Early-stage startups must build their way up to solving big problems and reconcile with the fact that they are typically only equipped to resolve small ones until they reach maturity. This must be communicated transparently to avoid creating a false image of success in your market validation. Avoid asking “do you need a product that solves your [high-level problem]?” and ask instead “would you pay for a product that solves this key element of your [high-level problem]?”.
Unless an idea breaks completely new ground or looks to secure new tech, it’s likely to be an improvement to an already existing solution. In order to succeed at this, however, it’s critical to understand the failures and drawbacks of existing solutions before embarking on building your own.
Cybersecurity buyers are often open to switching over to a product that works as well as one they already use without its disadvantages. However, it’s incumbent on vendors to avoid making false promises and follow through on improving their output.
The cybersecurity industry is full of entrepreneurial genius poised to disrupt the current market. However, that potential can only manifest by designing it to address much more than mere security gaps.

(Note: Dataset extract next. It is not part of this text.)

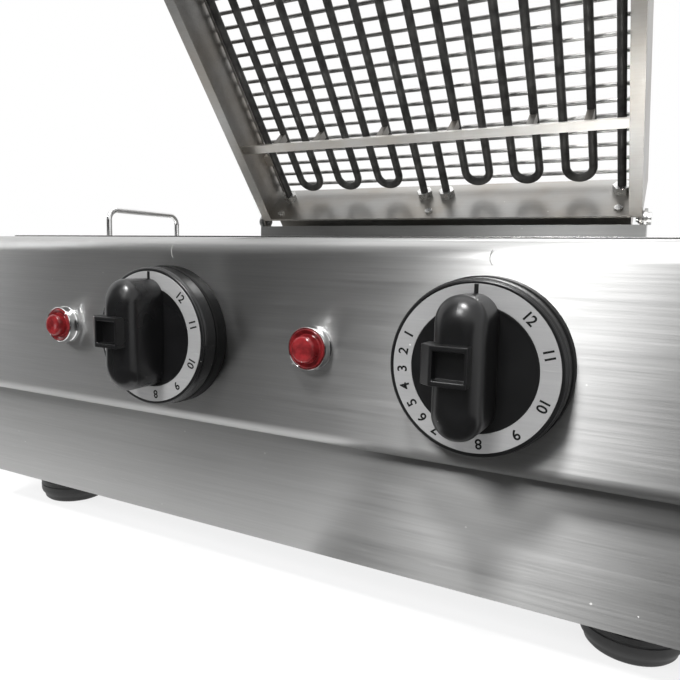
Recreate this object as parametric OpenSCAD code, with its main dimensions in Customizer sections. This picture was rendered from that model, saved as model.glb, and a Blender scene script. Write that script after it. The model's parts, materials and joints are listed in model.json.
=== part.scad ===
// Two-zone countertop electric cooking unit: a steel body with a lift-out liquid pan, and a
// cooking frame with two tube heating elements and a wire grid that tilts up on rear hinges.
// Millimetres, +Z up, +Y towards the back, origin on the floor under the middle of the unit.

/* [Body] */
// Width of the hood
body_w = 450; // [436:2:480]
// Depth of the hood, front face to back face
body_d = 296; // [294:1:320]
// Height from the casing's underside to the deck
body_h = 155; // [140:1:200]
// Height of the hood's front face
hood_h = 96; // [92:1:110]
// Distance of the lower casing inside the hood on every side
casing_inset = 12; // [10:0.5:18]
// Sheet thickness of the hood and the cooking frame
sheet = 1.5; // [1:0.1:2]
// Sheet thickness of the lower casing and its plates
casing_sheet = 1.2; // [0.8:0.1:1.6]
// Outer radius of the bend between deck and front face
edge_r = 9; // [6:0.5:12]
// Outer radius of the bend under the front face
lip_r = 7; // [4:0.5:9]
// Outer radius along the deck's sides
side_r = 4; // [3:0.5:6]

/* [Feet] */
// Diameter of a rubber foot
foot_d = 44; // [34:1:50]
// Height of a rubber foot
foot_h = 22; // [14:1:30]
// Distance of a foot's centre from the casing's side
foot_in_x = 34; // [27:1:50]
// Distance of a foot's centre from the casing's front or back
foot_in_y = 36; // [27:1:50]
// Screw size of the feet and of the outer fasteners
screw_d = 4; // [3:0.5:5]

/* [Liquid pan] */
// Outer width of the pan's well
pan_w = 376; // [360:2:380]
// Outer length of the pan's well, front to back
pan_l = 194; // [180:1:196]
// Distance of the well's front wall behind the front face
pan_y = 38; // [37:0.5:40]
// Depth of the well below the deck
pan_depth = 48; // [30:1:60]
// Wall thickness of the pan
pan_wall = 1; // [0.7:0.1:1.5]
// Corner radius of the well, seen from above
pan_r = 14; // [8:1:24]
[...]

The lifecycle of a good cybersecurity idea may start with tech, but it requires a powerful infusion of foresight and listening to make it through investor and customer pipelines. This requires an extraordinary amount of research in some very unexpected places, and one of the biggest obstacles ideating entrepreneurs face is determining precisely what questions to ask and gaining access to those they need to understand.
Working with well-connected investors dedicated to fostering those relationships, ironing out roadmap kinks in the ideation process is one of the surest ways to secure success. We must focus on building good ideas sustainably and remember that immediate partial value delivery is a small compromise towards building out the next great cybersecurity disruptor.